— Exercise details —
Repeat every line, exactly, from the very first through the one where "is the ground." appears. Add nothing else.

— Supplied information —
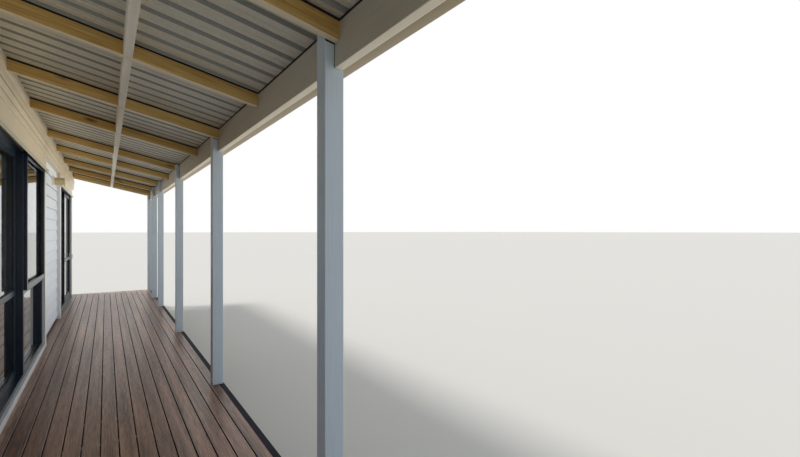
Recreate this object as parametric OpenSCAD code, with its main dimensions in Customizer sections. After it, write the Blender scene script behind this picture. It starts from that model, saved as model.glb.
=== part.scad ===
// Single-storey weatherboard beach house with a long front verandah.
// X runs along the verandah, -Y is the verandah side, Z = 0 is the ground.

/* [House] */
// Length of the front wall of the house
house_len = 12975; // [12600:25:13300]
// Depth of the house, front wall face to back wall face
house_w = 7000; // [6400:50:8000]
// Thickness of the framed and lined walls
wall_t = 130; // [120:5:150]
// Height of the front wall's top above the verandah roofing
eave_gap = 90; // [80:2:130]
// Height of the room, floor to ceiling
room_h = 2400; // [2350:10:2450]
// Thickness of the ceiling lining
ceiling_t = 13; // [10:1:20]
// Step up from the deck to the floor
floor_step = 50; // [20:5:80]
// Depth of the floor platform: boards, joists and bearers
platform_t = 250; // [200:10:300]
// Thickness of the base boards
base_t = 20; // [15:1:30]
// Side of a square house pile
pile_w = 125; // [100:5:150]
// Distance of the outer house piles from the wall faces
pile_inset = 125; // [100:5:300]

/* [Main roof] */
// Pitch of the main roof in degrees
roof_pitch = 15; // [12:1:18]
// Thickness of the roof, sheets and purlins
roof_t = 70; // [50:5:90]
// Reach of the front eave past the wall
front_eave = 150; // [130:5:170]
// Reach of the back eave past the wall
back_eave = 450; // [300:10:600]
// Reach of the roof past each end wall
gable_eave = 150; // [100:10:250]
// Thickness of the fascia and barge boards
fascia_t = 25; // [18:1:32]
// Depth of the front fascia board
front_fascia_h = 130; // [100:5:140]
// Depth of the back fascia board
back_fascia_h = 180; // [140:5:200]
// Depth of the barge boards
barge_h = 160; // [120:5:200]
// Thickness of the soffit lining
soffit_t = 10; // [6:1:15]
// Width of each wing of the ridge cap
ridge_wing = 200; // [150:10:250]

/* [Gutters and flashings] */
// Width of the gutters
gutter_w = 107; // [90:1:130]
// Height of the gutters
gutter_h = 105; // [80:5:110]
// Thickness of folded sheet metal
metal_t = 3; // [2:0.5:4]
// Diameter of the downpipes
downpipe_d = 80; // [65:5:85]
// Upstand of the apron flashing on the wall
apron_up = 60; // [50:5:70]
// Cover of the apron flashing over the roofing
apron_out = 150; // [130:5:160]
// Depth of the gutters' rims below the roof's top
rim_drop = 5; // [2:1:15]
// Distance of the downpipes from the ends of the verandah
pipe_inset = 100; // [80:5:200]
// Height of the downpipes' lower ends above the ground
pipe_foot = 60; // [30:5:120]

/* [Verandah] */
// Distance of the end posts from the ends of the verandah
post_end = 300; // [150:10:400]
// Reach from the front wall face to the outer edge of the deck
deck_reach = 1550; // [1450:10:1700]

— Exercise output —
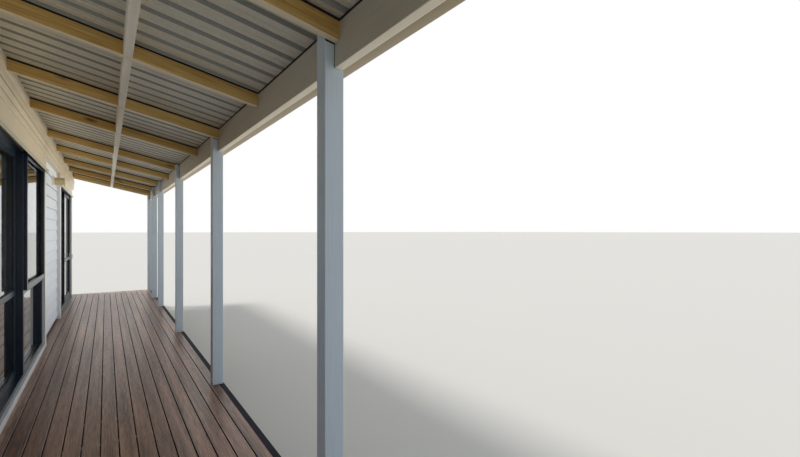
Recreate this object as parametric OpenSCAD code, with its main dimensions in Customizer sections. After it, write the Blender scene script behind this picture. It starts from that model, saved as model.glb.
=== part.scad ===
// Single-storey weatherboard beach house with a long front verandah.
// X runs along the verandah, -Y is the verandah side, Z = 0 is the ground.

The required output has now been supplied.